Because for this example, I'm only monitoring a single instance, the
set of metrics available to me are fairly limited.  If I was
monitoring many instances, using many different instance types and
AMI's and also several load balancers, the list of available metrics
would grow considerably.

Once you have the list of available metrics, you can actually query
the CloudWatch system for that metric.  Let's choose the CPU
utilization metric for our instance.:

   >>> m = metrics[5]
   >>> m
   Metric:CPUUtilization(InstanceId,i-e573e68c)

The Metric object has a query method that lets us actually perform the
query against the collected data in CloudWatch.  To call that, we need
a start time and end time to control the time span of data that we are
interested in.  For this example, let's say we want the data for the
previous hour:

   >>> import datetime
   >>> end = datetime.datetime.now()
   >>> start = end - datetime.timedelta(hours=1)

We also need to supply the Statistic that we want reported and the
Units to use for the results.  The Statistic can be one of these
values:

   ['Minimum', 'Maximum', 'Sum', 'Average', 'SampleCount']

And Units must be one of the following:

   ['Seconds', 'Percent', 'Bytes', 'Bits', 'Count',
   'Bytes/Second', 'Bits/Second', 'Count/Second']
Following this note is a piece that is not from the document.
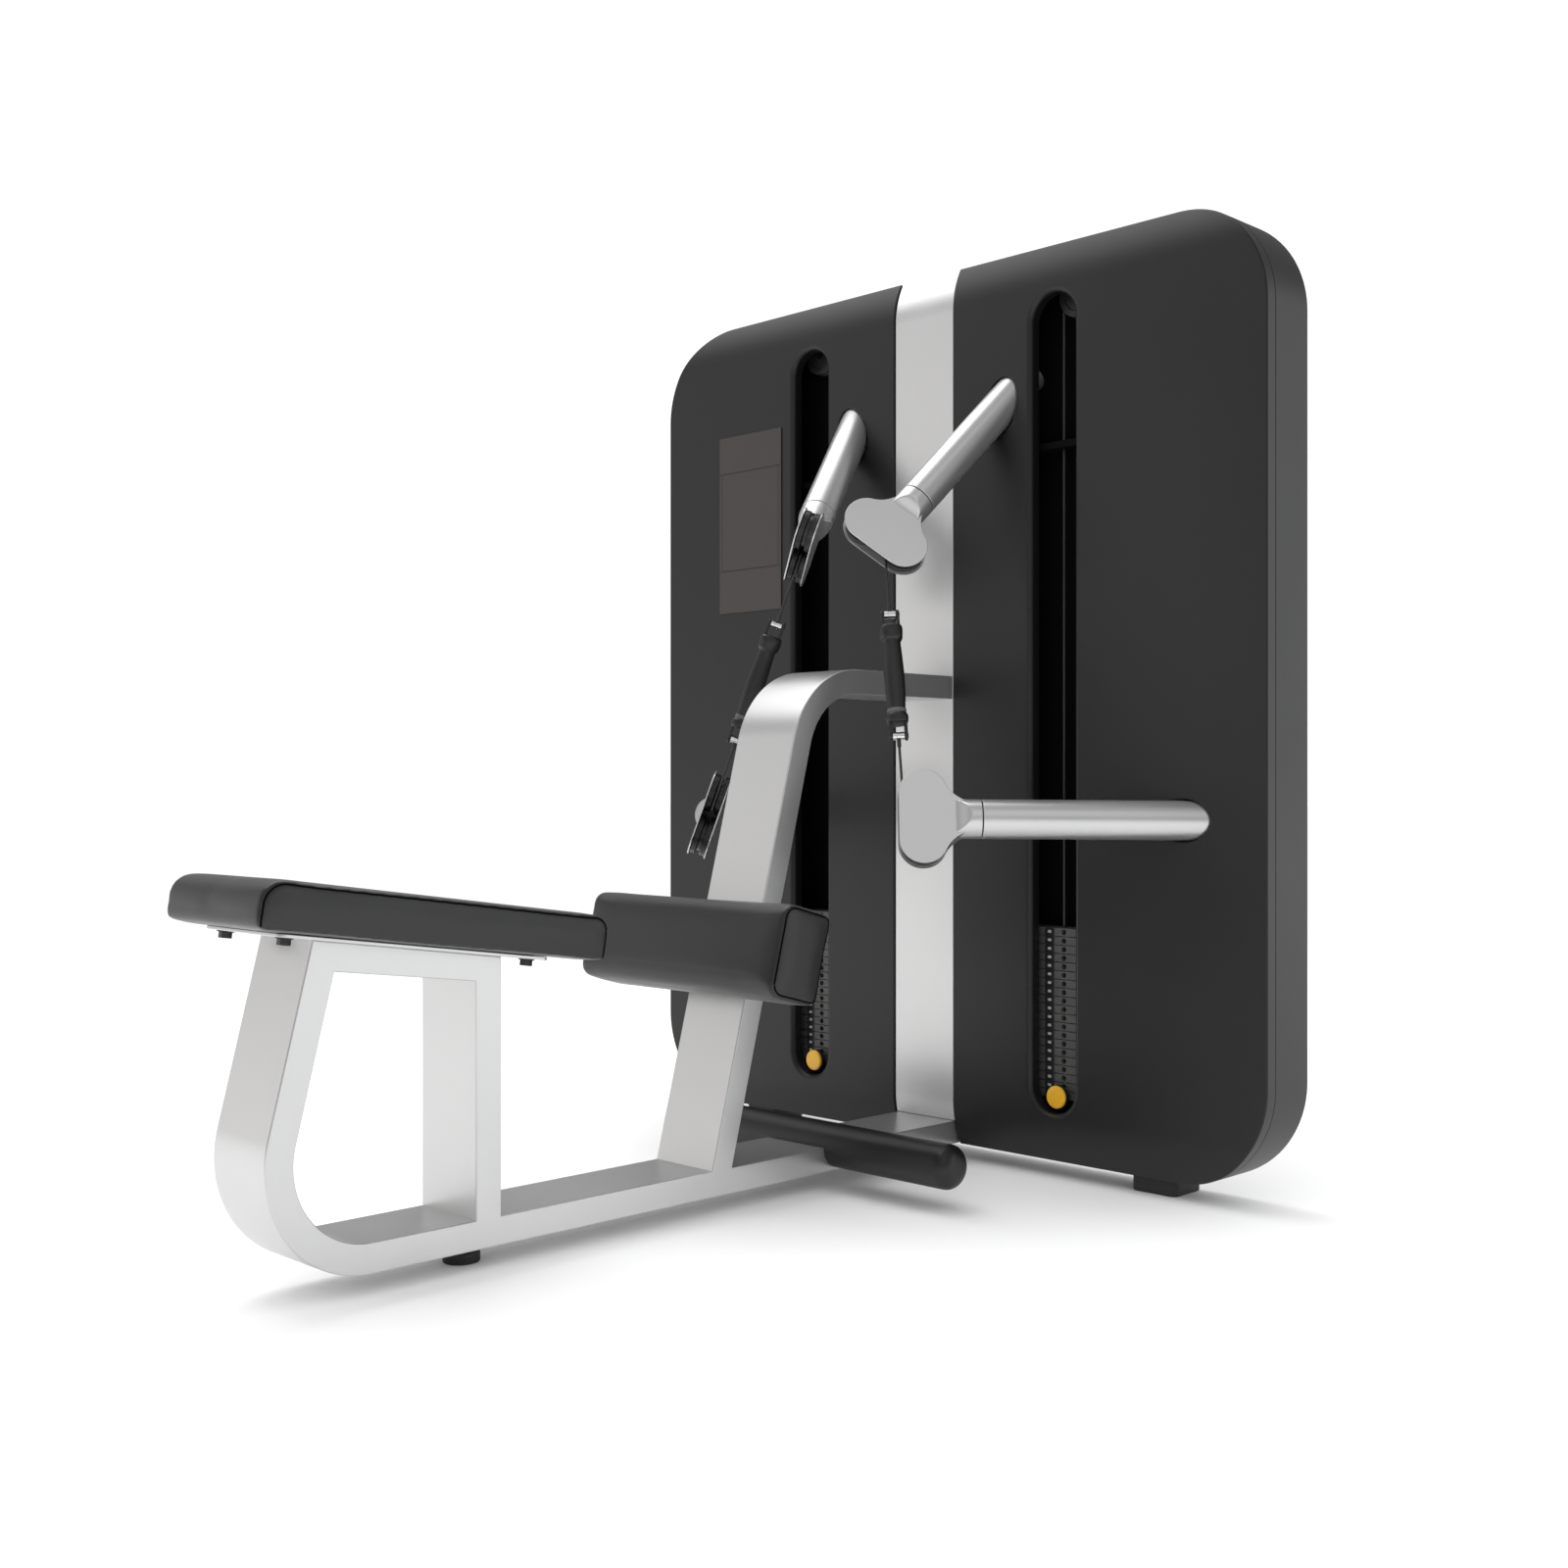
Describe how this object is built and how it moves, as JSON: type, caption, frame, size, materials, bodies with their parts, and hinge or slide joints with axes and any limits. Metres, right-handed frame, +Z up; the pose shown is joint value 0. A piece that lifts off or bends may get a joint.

The query method also takes an optional parameter, period.  This
parameter controls the granularity (in seconds) of the data returned.
The smallest period is 60 seconds and the value must be a multiple of
60 seconds.  So, let's ask for the average as a percent:

   >>> datapoints = m.query(start, end, 'Average', 'Percent')
   >>> len(datapoints)
   60

Our period was 60 seconds and our duration was one hour so we should
get 60 data points back and we can see that we did. Each element in
the datapoints list is a DataPoint object which is a simple subclass
of a Python dict object.  Each Datapoint object contains all of the
information available about that particular data point.:

   >>> d = datapoints[0]
   >>> d
   {u'Average': 0.0,
    u'SampleCount': 1.0,
    u'Timestamp': u'2009-05-21T19:55:00Z',
    u'Unit': u'Percent'}

My server obviously isn't very busy right now!